Write out the whole listing, matching it exactly.
───── Collected material ─────
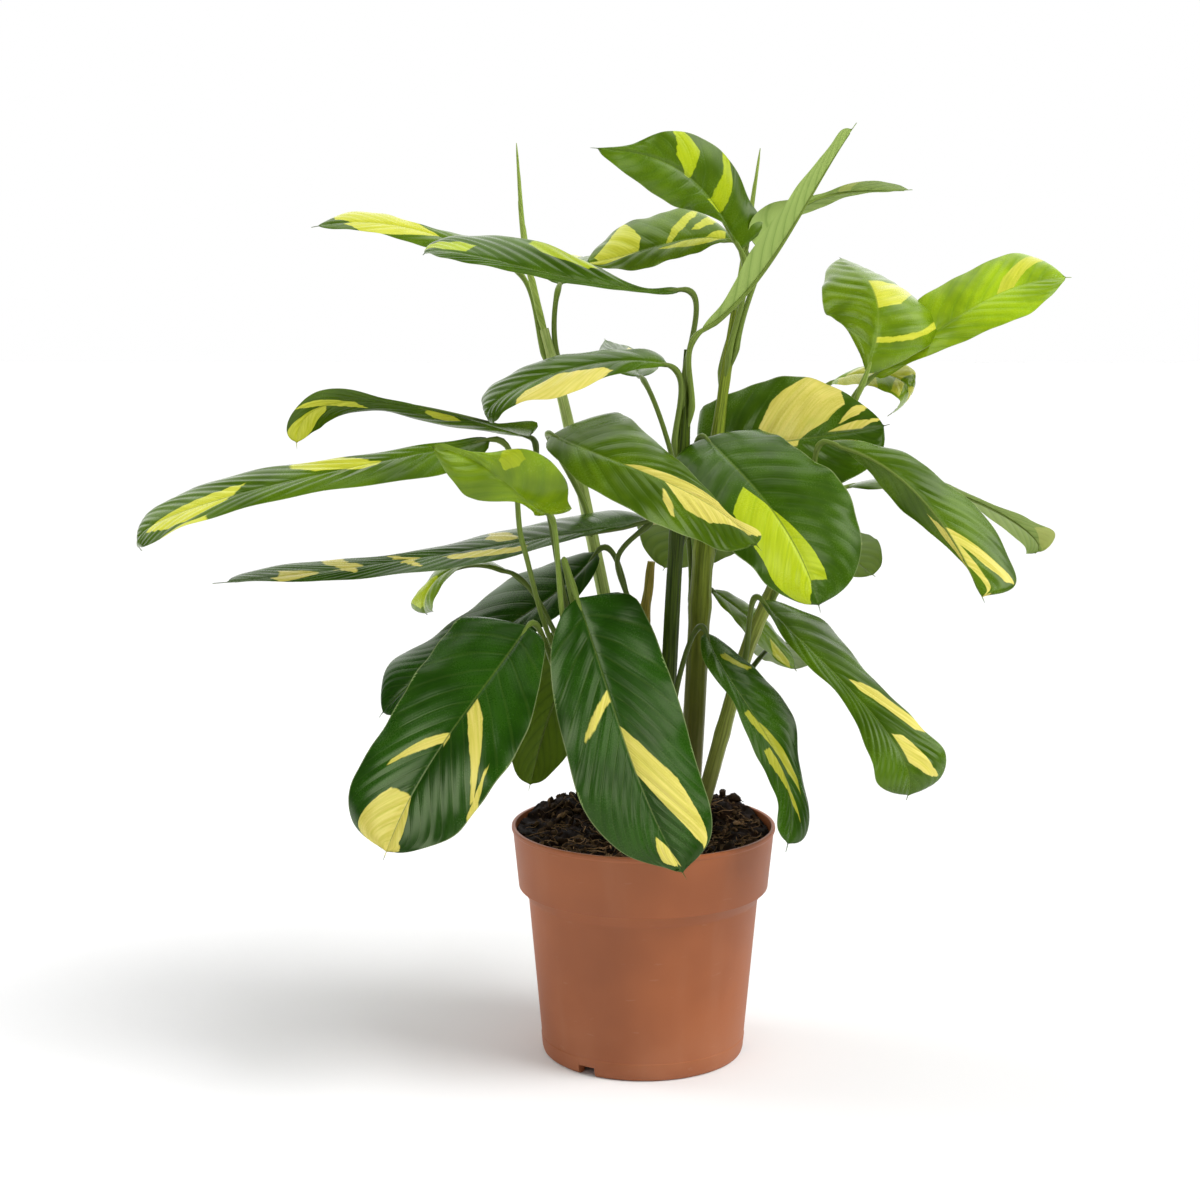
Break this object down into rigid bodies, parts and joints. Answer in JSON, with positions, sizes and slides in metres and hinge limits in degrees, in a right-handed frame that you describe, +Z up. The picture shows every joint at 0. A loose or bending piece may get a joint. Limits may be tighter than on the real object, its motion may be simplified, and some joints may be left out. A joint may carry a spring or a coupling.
{
  "type": "potted ctenanthe",
  "caption": "Leafy variegated house plant with long patterned leaves on thin stalks, growing from soil in a tapered grow pot.",
  "frame": {"origin": "centre of the pot's underside", "axes": "+Z up along the pot's axis, +X to the plant's right as seen from its front, -Y towards its front"},
  "size_m": [0.5931, 0.2967, 0.5933],
  "materials": {
    "pot": "satin, terracotta brown",
    "soil": "loose fibrous peat",
    "stem": "smooth living stem",
    "young_leaf": "soft satin, bright green",
    "leaf": "glossy deep green with cream patches"
  },
  "bodies": {
    "root": {"pot": "pot", "soil": "soil", "cane_middle": "stem", "cane_broad": "stem", "cane_right": "stem", "cane_left": "stem", "leafy_shoot": "stem", "cut_stem": "stem", "new_leaf_left": "young_leaf", "new_leaf_right": "young_leaf", "leaf_upper_left": "leaf", "leaf_upper_left_golden": "leaf", "leaf_upper_back": "leaf", "leaf_top_middle": "leaf", "leaf_top": "leaf", "leaf_top_furled": "leaf", "leaf_top_right": "leaf", "leaf_young_upright": "young_leaf", "leaf_young_right": "young_leaf", "leaf_right_small": "leaf", "leaf_back_cream": "leaf", "leaf_right_arching": "leaf", "leaf_right_slender": "leaf", "leaf_right_tucked": "leaf", "leaf_centre_broad": "leaf", "leaf_centre_front": "leaf", "leaf_middle_left": "leaf", "leaf_middle_back": "leaf", "leaf_left_high": "leaf", "leaf_left_long": "leaf", "leaf_young_left": "young_leaf", "leaf_left_slender": "leaf", "leaf_left_drooping": "leaf", "leaf_front_left": "leaf", "leaf_left_tucked": "leaf", "leaf_front_centre": "leaf", "leaf_inner_hanging": "leaf", "leaf_low_right": "leaf", "leaf_low_hanging": "leaf", "leaf_low_slender": "leaf", "leaf_back_low": "leaf", "leaf_low_tucked": "leaf"}
  },
  "joints": []
}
─────
• _Exercise result_
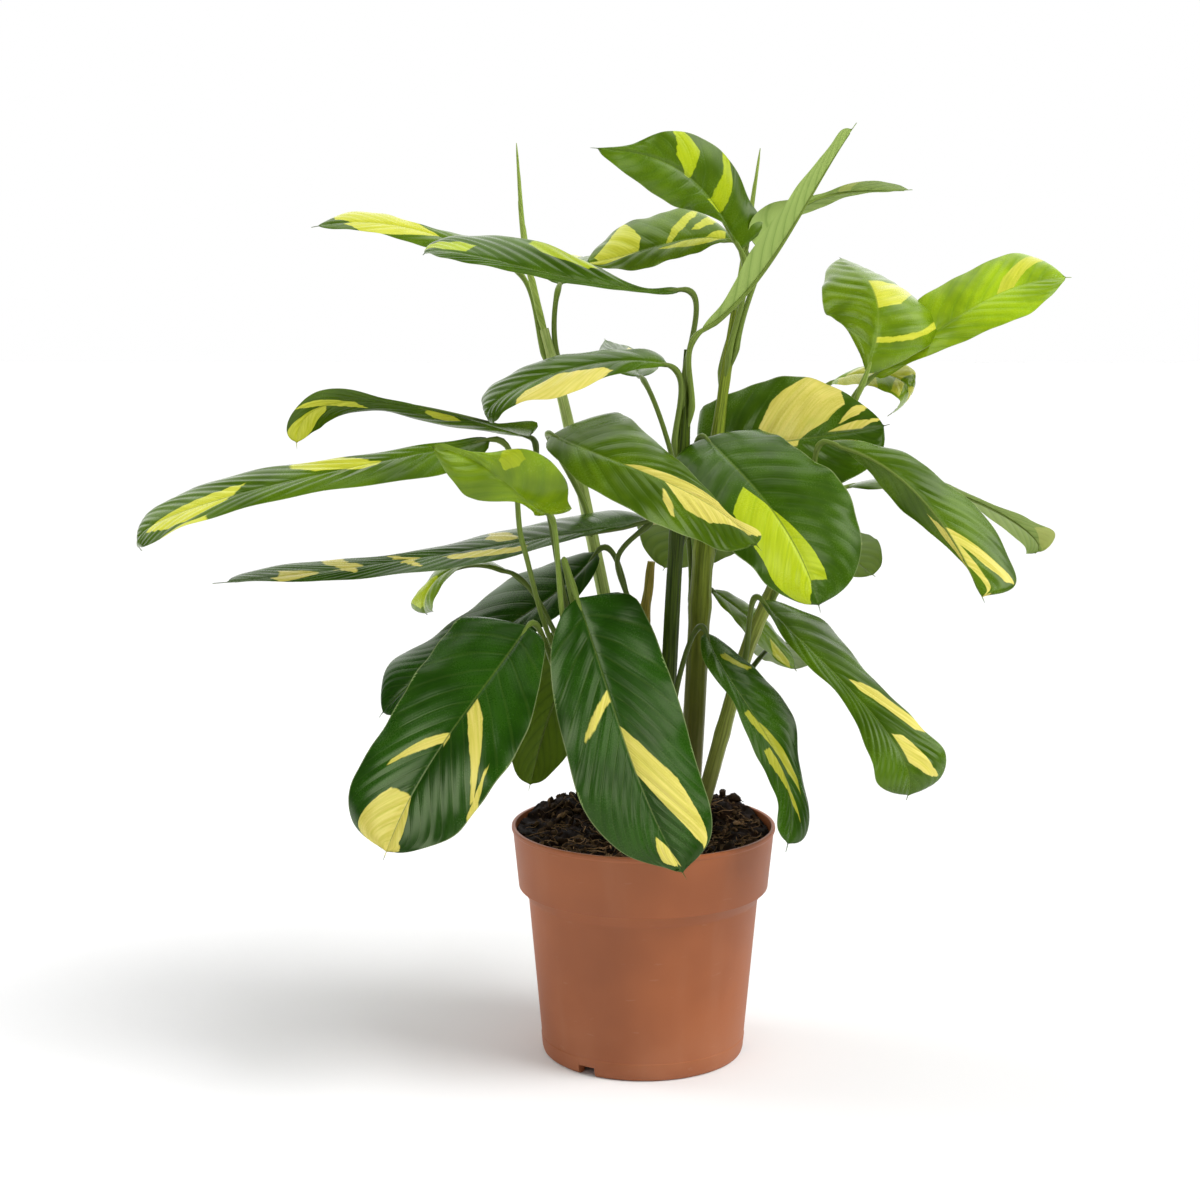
Break this object down into rigid bodies, parts and joints. Answer in JSON, with positions, sizes and slides in metres and hinge limits in degrees, in a right-handed frame that you describe, +Z up. The picture shows every joint at 0. A loose or bending piece may get a joint. Limits may be tighter than on the real object, its motion may be simplified, and some joints may be left out. A joint may carry a spring or a coupling.
{
  "type": "potted ctenanthe",
  "caption": "Leafy variegated house plant with long patterned leaves on thin stalks, growing from soil in a tapered grow pot.",
  "frame": {"origin": "centre of the pot's underside", "axes": "+Z up along the pot's axis, +X to the plant's right as seen from its front, -Y towards its front"},
  "size_m": [0.5931, 0.2967, 0.5933],
  "materials": {
    "pot": "satin, terracotta brown",
    "soil": "loose fibrous peat",
    "stem": "smooth living stem",
    "young_leaf": "soft satin, bright green",
    "leaf": "glossy deep green with cream patches"
  },
  "bodies": {
    "root": {"pot": "pot", "soil": "soil", "cane_middle": "stem", "cane_broad": "stem", "cane_right": "stem", "cane_left": "stem", "leafy_shoot": "stem", "cut_stem": "stem", "new_leaf_left": "young_leaf", "new_leaf_right": "young_leaf", "leaf_upper_left": "leaf", "leaf_upper_left_golden": "leaf", "leaf_upper_back": "leaf", "leaf_top_middle": "leaf", "leaf_top": "leaf", "leaf_top_furled": "leaf", "leaf_top_right": "leaf", "leaf_young_upright": "young_leaf", "leaf_young_right": "young_leaf", "leaf_right_small": "leaf", "leaf_back_cream": "leaf", "leaf_right_arching": "leaf", "leaf_right_slender": "leaf", "leaf_right_tucked": "leaf", "leaf_centre_broad": "leaf", "leaf_centre_front": "leaf", "leaf_middle_left": "leaf", "leaf_middle_back": "leaf", "leaf_left_high": "leaf", "leaf_left_long": "leaf", "leaf_young_left": "young_leaf", "leaf_left_slender": "leaf", "leaf_left_drooping": "leaf", "leaf_front_left": "leaf", "leaf_left_tucked": "leaf", "leaf_front_centre": "leaf", "leaf_inner_hanging": "leaf", "leaf_low_right": "leaf", "leaf_low_hanging": "leaf", "leaf_low_slender": "leaf", "leaf_back_low": "leaf", "leaf_low_tucked": "leaf"}
  },
  "joints": []
}